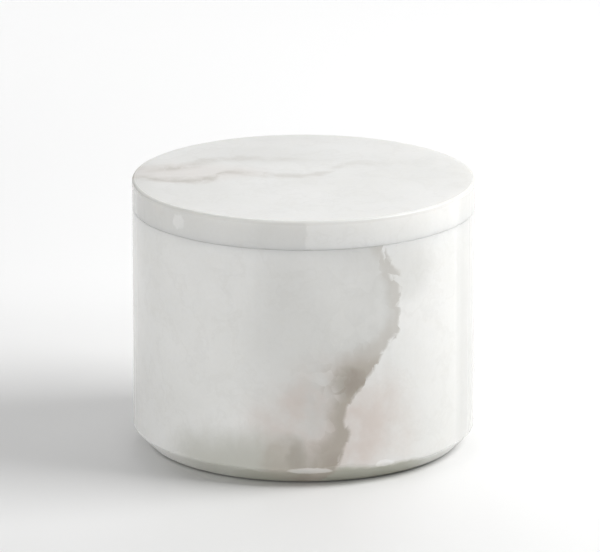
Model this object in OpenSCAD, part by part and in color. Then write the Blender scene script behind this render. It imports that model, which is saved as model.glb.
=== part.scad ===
// Cream jar in turned alabaster with a lift-off lid, a mouth collar and a refill cup.
// Millimetres, +Z up, origin on the surface the jar stands on, at the jar's axis.
// Nearly every piece is a turned shape: a half section in the XZ plane spun about Z.

/* [Overall] */
// Outside diameter of the stone jar and of its lid
jar_d = 82; // [66:1:110]
// Height of the closed jar above the surface it stands on
total_h = 65; // [50:1:100]

/* [Stone jar] */
// Thickness of the stone wall around the bore
stone_wall = 7; // [5:0.5:10]
// Thickness of the stone floor under the bore
stone_floor = 7.5; // [5:0.5:12]
// Size of the chamfer round the foot
foot_chamfer = 4; // [2:0.5:6]
// Radius at the bottom corner of the bore
bore_corner = 2; // [1:0.5:4]
// Width of the eased edges where jar and lid meet
seam_ease = 0.3; // [0.2:0.1:0.6]

/* [Stone lid] */
// Thickness of the stone lid, as seen at its rim
lid_h = 7; // [5:0.5:12]
// Radius of the lid's top edge
lid_edge = 1; // [0.5:0.1:2]
// Depth of the recess that locates the plug
lid_recess = 1.3; // [1:0.1:2.5]

/* [Base pad] */
// Height of the stone above the standing surface, which the pad stands proud
pad_proud = 0.3; // [0.2:0.1:1]
// Depth of the recess for the pad
pad_recess = 1.5; // [1:0.1:3]
// Width of the ring of stone left round the pad's recess
foot_land = 5.5; // [3:0.5:10]

/* [Collar] */
// Thickness of the collar's wall
collar_wall = 1.5; // [1.2:0.1:2.5]
// Width of the ledge that the refill cup hangs on
ledge_w = 1.8; // [1.4:0.1:3]
// Thickness of the collar below the ledge
ledge_t = 4; // [3:0.5:6]
// Depth of the collar's top below the stone rim
collar_drop = 0.4; // [0.2:0.1:1]
// Width of each nail notch
notch_w = 12; // [8:1:16]
// Depth of each nail notch below the ledge
notch_depth = 2; // [1:0.5:2.5]

/* [Refill cup] */
// Thickness of the cup's wall
cup_wall = 1.4; // [1:0.1:2]
// Thickness of the cup's floor
cup_floor = 1.6; // [1.2:0.1:3]
// Thickness of the flange that hangs on the ledge
flange_t = 1.5; // [1.2:0.1:2.5]
// Height of the cup's rim above its flange
rim_rise = 1; // [0.8:0.1:2]
// Inside radius at the bottom corner of the cup
cup_corner = 2.5; // [1:0.5:6]

/* [Sealing disc] */
// Thickness of the disc's flange, skirt and plate
disc_t = 0.9; // [0.7:0.1:1.5]
// Depth of the dish, from the flange's top to the plate's underside
dish_depth = 5.5; // [4:0.5:8]
// Width that the disc's flange overhangs the cup's rim
disc_overhang = 0.4; // [0.2:0.1:0.6]
// Length of the finger fin
fin_l = 16; // [10:1:22]
// Thickness of the finger fin
fin_t = 1.6; // [1:0.1:3]
// Gap between the fin's top and the lid's wad
fin_gap = 0.3; // [0.2:0.1:1]

/* [Lid plug] */
// Depth of the seal plane, where the wad meets the disc, below the stone rim
seat_depth = 6.4; // [6:0.1:10]
// Thickness of the plug's outer wall
plug_wall = 2.4; // [2:0.1:3]
// Thickness of the plug's closed plate
plug_plate = 1.4; // [1:0.1:2.5]
// Thickness of the plug's ribs and of its inner ring
rib_t = 1.2; // [0.8:0.1:2]
// Radius of the plug's inner ring
hub_r = 11; // [8:0.5:15]
// Number of ribs
rib_count = 6; // [3:1:12]

/* [Lid wad] */
// Thickness of the foam wad
wad_t = 1.6; // [1.2:0.1:2.5]
// Height of the wad below the plug's rim
wad_proud = 0.4; // [0.2:0.1:0.8]
// Width of the plug's rim outside the wad
wad_margin = 0.9; // [0.6:0.1:1.5]

/* [Grip ring] */
// Height of the ring's heel, which sits in the groove
heel_h = 1.6; // [1.2:0.1:2]
// Depth of the groove in the plug's wall
groove_depth = 1.1; // [0.8:0.1:1.5]
// Thickness of the ring's lip
lip_t = 0.8; // [0.5:0.1:1.1]
// Gap between the plug and the collar, which the lip closes
plug_gap = 1.2; // [0.8:0.1:1.8]

/* [Fits and adhesives] */
// Thickness of the adhesive between collar and stone
collar_bond_t = 0.3; // [0.2:0.1:0.5]
// Thickness of the adhesive film over the base pad
pad_bond_t = 0.2; // [0.1:0.1:0.5]
// Thickness of the bonding disc between lid and plug
lid_bond_t = 0.5; // [0.3:0.1:0.8]
// Radial clearance of the base pad in its recess
pad_clear = 0.3; // [0.2:0.1:0.5]
// Radial clearance of the cup's flange and of its body in the collar
cup_clear = 0.3; // [0.2:0.1:0.5]
// Height of the cup above the stone floor
cup_gap = 1; // [0.5:0.5:3]
// Radial clearance of the sealing disc's skirt in the cup
disc_clear = 0.3; // [0.2:0.1:0.5]
// Radial clearance of the plug in the lid's recess
plug_clear = 0.3; // [0.2:0.1:0.5]
// Clearance between the grip ring and its groove, and between its lip and the collar
grip_clear = 0.15; // [0.1:0.05:0.3]

/* [Hidden] */
$fn = 128;

// Heights, from the ground up
stone_z = pad_proud;
recess_z = stone_z + pad_recess;
pad_t = recess_z - pad_bond_t;
bore_z = stone_z + stone_floor;
jar_top = total_h - lid_h;
lid_recess_z = jar_top + lid_recess;
plug_top = lid_recess_z - lid_bond_t;

// Radii, from the outside in
jar_r = jar_d / 2;
foot_r = jar_r - foot_chamfer;
pad_recess_r = foot_r - foot_land;
bore_r = jar_r - stone_wall;
collar_r = bore_r - collar_bond_t;
collar_bore_r = collar_r - collar_wall;
ledge_r = collar_bore_r - ledge_w;
flange_r = collar_bore_r - cup_clear;
cup_r = ledge_r - cup_clear;
cup_bore_r = cup_r - cup_wall;
skirt_r = cup_bore_r - disc_clear;
disc_r = cup_r + disc_overhang;
plug_r = collar_bore_r - plug_gap;
plug_bore_r = plug_r - plug_wall;
wad_r = plug_r - wad_margin;
groove_r = plug_r - groove_depth;

// Heights that hang from the seal plane, where the lid's wad meets the sealing disc
seal_z = jar_top - seat_depth;
rim_z = seal_z - disc_t;
flange_z = rim_z - rim_rise - flange_t;
cup_z = bore_z + cup_gap;
plate_z = seal_z - dish_depth;
collar_top = jar_top - collar_drop;
collar_z = flange_z - ledge_t;
plug_z = seal_z + wad_proud;
plug_plate_z = seal_z + wad_t;
groove_h = heel_h + 2 * grip_clear;
groove_z = (plug_plate_z + jar_top - groove_h) / 2;

// Small round-offs on the mouldings
lead_in = 0.5;
rim_round = cup_wall / 2;
fin_round = 1.5;
over = 1;

STONE = [0.92, 0.91, 0.89];
MOULDING = [0.96, 0.96, 0.94];
SILICONE = [0.86, 0.86, 0.84];
FOAM = [0.98, 0.98, 0.97];
ADHESIVE = [0.88, 0.86, 0.78];

// Half section from the axis out to radius r, with its lower outer corner rounded
module slug(r, z0, z1, corner) {
    translate([0, z0]) square([r - corner, z1 - z0]);
    translate([0, z0 + corner]) square([r, z1 - z0 - corner]);
    translate([r - corner, z0 + corner]) circle(corner);
}

// Half section of a ring with square corners
module band(r0, r1, z0, z1) {
    translate([r0, z0]) square([r1 - r0, z1 - z0]);
}

// Turned stone body: chamfered foot, flat rim with eased edges, one blind bore, pad recess below
module stone_jar() {
    color(STONE) rotate_extrude() difference() {
        polygon([[0, stone_z],
                 [foot_r, stone_z],
                 [jar_r, stone_z + foot_chamfer],
                 [jar_r, jar_top - seam_ease],
                 [jar_r - seam_ease, jar_top],
                 [0, jar_top]]);
        slug(bore_r, bore_z, jar_top + over, bore_corner);
        polygon([[bore_r - over, jar_top + over],
                 [bore_r + lead_in + over, jar_top + over],
                 [bore_r - over, jar_top - lead_in - over]]);
        band(-over, pad_recess_r, stone_z - over, recess_z);
    }
}

// Non-slip disc that the jar stands on
module base_pad() {
    color(SILICONE) cylinder(r = pad_recess_r - pad_clear, h = pad_t);
}

// Adhesive film between the pad and the roof of its recess
module pad_bond() {
    color(ADHESIVE) translate([0, 0, pad_t]) cylinder(r = pad_recess_r - pad_clear, h = pad_bond_t);
}

// Mouth lining: a true bore for the lid's grip ring above a ledge for the cup, with two nail notches
module collar() {
    color(MOULDING) difference() {
        rotate_extrude() polygon([[ledge_r, collar_z],
                                  [collar_r, collar_z],
                                  [collar_r, collar_top],
                                  [collar_bore_r + lead_in, collar_top],
                                  [collar_bore_r, collar_top - lead_in],
                                  [collar_bore_r, flange_z],
                                  [ledge_r, flange_z]]);
        for (side = [-1, 1])
            translate([side * collar_r, 0, flange_z - notch_depth])
                cylinder(d = notch_w, h = collar_top - flange_z + notch_depth + over);
    }
}

// Adhesive between the collar and the stone
module collar_bond() {
    color(ADHESIVE) rotate_extrude() band(collar_r, bore_r, collar_z, collar_top);
}

// Cup that holds the cream: hangs by its flange, with a rounded rim above it
module refill_cup() {
    color(MOULDING) rotate_extrude() difference() {
        union() {
            slug(cup_r, cup_z, rim_z - rim_round, cup_corner + cup_wall);
            band(cup_bore_r, flange_r, flange_z, flange_z + flange_t);
            translate([cup_r - rim_round, rim_z - rim_round]) circle(rim_round);
        }
        slug(cup_bore_r, cup_z + cup_floor, rim_z - rim_round, cup_corner);
        band(-over, cup_bore_r, rim_z - rim_round - over, rim_z + over);
    }
}

// Dished disc over the cream: its flange lies on the cup's rim, its fin stands in the dish
module sealing_disc() {
    fin_h = seal_z - fin_gap - plate_z - disc_t;
    color(MOULDING) {
        rotate_extrude() {
            band(skirt_r - disc_t, disc_r, rim_z, seal_z);
            band(skirt_r - disc_t, skirt_r, plate_z, seal_z);
            band(0, skirt_r, plate_z, plate_z + disc_t);
        }
        translate([0, fin_t / 2, plate_z + disc_t]) rotate([90, 0, 0]) linear_extrude(fin_t) {
            translate([-fin_l / 2, -disc_t / 2]) square([fin_l, fin_h + disc_t / 2 - fin_round]);
            translate([fin_round - fin_l / 2, 0]) square([fin_l - 2 * fin_round, fin_h]);
            for (side = [-1, 1])
                translate([side * (fin_l / 2 - fin_round), fin_h - fin_round]) circle(fin_round);
        }
    }
}

// Turned stone lid: rounded top edge, eased lower edge, recess for the plug
module stone_lid() {
    color(STONE) rotate_extrude() difference() {
        union() {
            polygon([[0, jar_top],
                     [jar_r - seam_ease, jar_top],
                     [jar_r, jar_top + seam_ease],
                     [jar_r, total_h - lid_edge],
                     [0, total_h - lid_edge]]);
            band(0, jar_r - lid_edge, total_h - lid_edge - over, total_h);
            translate([jar_r - lid_edge, total_h - lid_edge]) circle(lid_edge);
        }
        band(-over, plug_r + plug_clear, jar_top - over, lid_recess_z);
    }
}

// Ribbed plug under the lid: closed plate below, ribs up to the bonding disc, groove for the grip ring
module lid_plug() {
    rib_end = (plug_bore_r + groove_r) / 2;
    color(MOULDING) {
        rotate_extrude() difference() {
            union() {
                band(plug_bore_r, plug_r, plug_plate_z, plug_top);
                band(wad_r, plug_r, plug_z, plug_plate_z + over);
                band(0, plug_r, plug_plate_z, plug_plate_z + plug_plate);
                band(hub_r - rib_t, hub_r, plug_plate_z, plug_top);
            }
            band(groove_r, plug_r + over, groove_z, groove_z + groove_h);
        }
        for (i = [0 : rib_count - 1])
            rotate([0, 0, i * 360 / rib_count])
                translate([hub_r - rib_t / 2, -rib_t / 2, plug_plate_z])
                    cube([rib_end - hub_r + rib_t / 2, rib_t, plug_top - plug_plate_z]);
    }
}

// Bonding disc between the plug and the lid's recess
module lid_bond() {
    color(ADHESIVE) translate([0, 0, plug_top]) cylinder(r = plug_r, h = lid_bond_t);
}

// Silicone ring that centres and holds the lid: a square heel in the plug's groove and a
// round-nosed lip that reaches out to the collar
module grip_ring() {
    lip_r = collar_bore_r - grip_clear;
    heel_z = groove_z + grip_clear;
    lip_z = heel_z + (heel_h - lip_t) / 2;
    color(SILICONE) rotate_extrude() {
        band(groove_r + grip_clear, plug_r, heel_z, heel_z + heel_h);
        band(plug_r - over / 2, lip_r - lip_t / 2, lip_z, lip_z + lip_t);
        translate([lip_r - lip_t / 2, lip_z + lip_t / 2]) circle(lip_t / 2);
    }
}

// Soft foam liner let into the plug's underside
module lid_wad() {
    color(FOAM) translate([0, 0, seal_z]) cylinder(r = wad_r, h = wad_t);
}

stone_jar();
base_pad();
pad_bond();
collar();
collar_bond();
refill_cup();
sealing_disc();
stone_lid();
lid_plug();
lid_bond();
grip_ring();
lid_wad();
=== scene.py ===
import math

import bmesh
import bpy
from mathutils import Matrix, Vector, noise


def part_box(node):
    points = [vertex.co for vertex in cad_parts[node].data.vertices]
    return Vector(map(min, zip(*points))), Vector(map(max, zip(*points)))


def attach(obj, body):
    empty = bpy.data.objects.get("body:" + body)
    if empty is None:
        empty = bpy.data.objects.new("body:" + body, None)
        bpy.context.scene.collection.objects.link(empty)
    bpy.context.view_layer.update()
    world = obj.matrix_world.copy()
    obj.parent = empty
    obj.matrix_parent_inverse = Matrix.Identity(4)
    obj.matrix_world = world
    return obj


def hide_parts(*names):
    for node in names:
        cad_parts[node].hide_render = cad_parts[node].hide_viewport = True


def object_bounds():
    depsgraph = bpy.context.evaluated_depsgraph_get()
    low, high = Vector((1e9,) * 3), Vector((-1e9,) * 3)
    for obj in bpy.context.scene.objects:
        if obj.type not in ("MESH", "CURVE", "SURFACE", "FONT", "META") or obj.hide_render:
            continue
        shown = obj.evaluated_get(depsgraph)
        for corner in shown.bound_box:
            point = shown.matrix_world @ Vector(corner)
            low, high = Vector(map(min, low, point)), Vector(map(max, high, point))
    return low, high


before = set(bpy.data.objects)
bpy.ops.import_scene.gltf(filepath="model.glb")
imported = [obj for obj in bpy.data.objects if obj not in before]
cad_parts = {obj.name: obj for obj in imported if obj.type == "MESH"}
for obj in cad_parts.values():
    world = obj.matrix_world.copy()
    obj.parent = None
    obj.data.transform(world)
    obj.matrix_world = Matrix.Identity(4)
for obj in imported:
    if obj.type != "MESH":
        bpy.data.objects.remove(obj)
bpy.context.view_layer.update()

scene = bpy.context.scene
MM = 0.001


# Camera. A long lens 1.6 metres away that looks down at the jar's front by about sixteen degrees.
# It aims a little above the jar's middle and to its left, so that the jar stands low in the frame.
low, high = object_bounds()
middle = (low + high) / 2
CAMERA_DISTANCE = 1.6
CAMERA_ELEVATION = math.radians(15.6)
AIM_ABOVE = 7.6 * MM
AIM_LEFT = 0.9 * MM

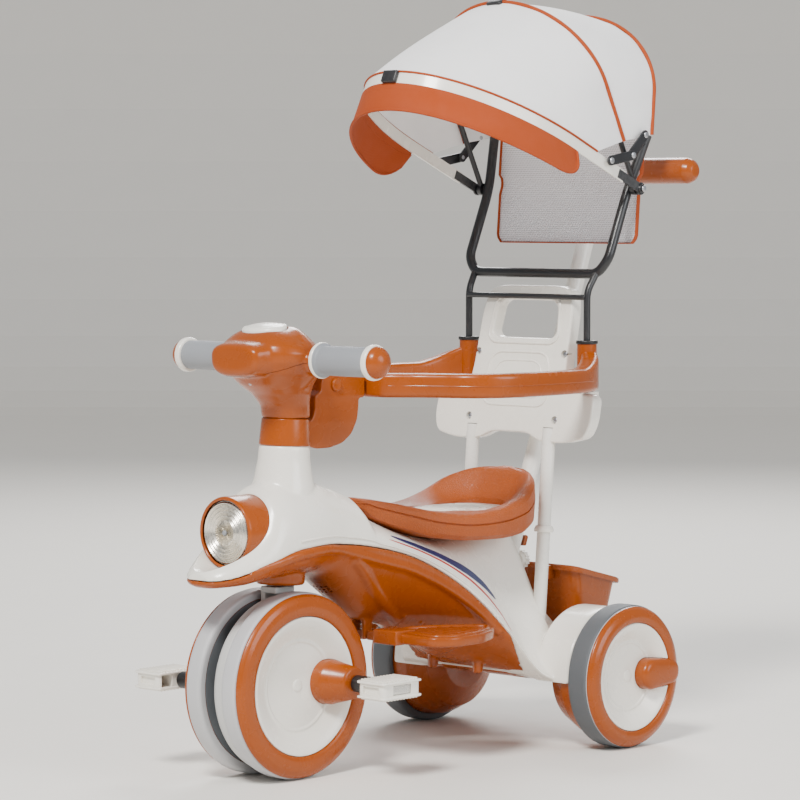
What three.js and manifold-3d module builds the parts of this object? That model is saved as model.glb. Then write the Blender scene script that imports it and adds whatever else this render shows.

• • • • • • •

● **What the exercise asks**
Only the lines from the one containing "the plug's underside" through the one containing "bpy.context.scene.collection.objects.link(empty)" are to be reproduced, exactly as they appear.

● **Reply to the exercise**
// Soft foam liner let into the plug's underside
module lid_wad() {
    color(FOAM) translate([0, 0, seal_z]) cylinder(r = wad_r, h = wad_t);
}

stone_jar();
base_pad();
pad_bond();
collar();
collar_bond();
refill_cup();
sealing_disc();
stone_lid();
lid_plug();
lid_bond();
grip_ring();
lid_wad();
=== scene.py ===
import math

import bmesh
import bpy
from mathutils import Matrix, Vector, noise


def part_box(node):
    points = [vertex.co for vertex in cad_parts[node].data.vertices]
    return Vector(map(min, zip(*points))), Vector(map(max, zip(*points)))


def attach(obj, body):
    empty = bpy.data.objects.get("body:" + body)
    if empty is None:
        empty = bpy.data.objects.new("body:" + body, None)
        bpy.context.scene.collection.objects.link(empty)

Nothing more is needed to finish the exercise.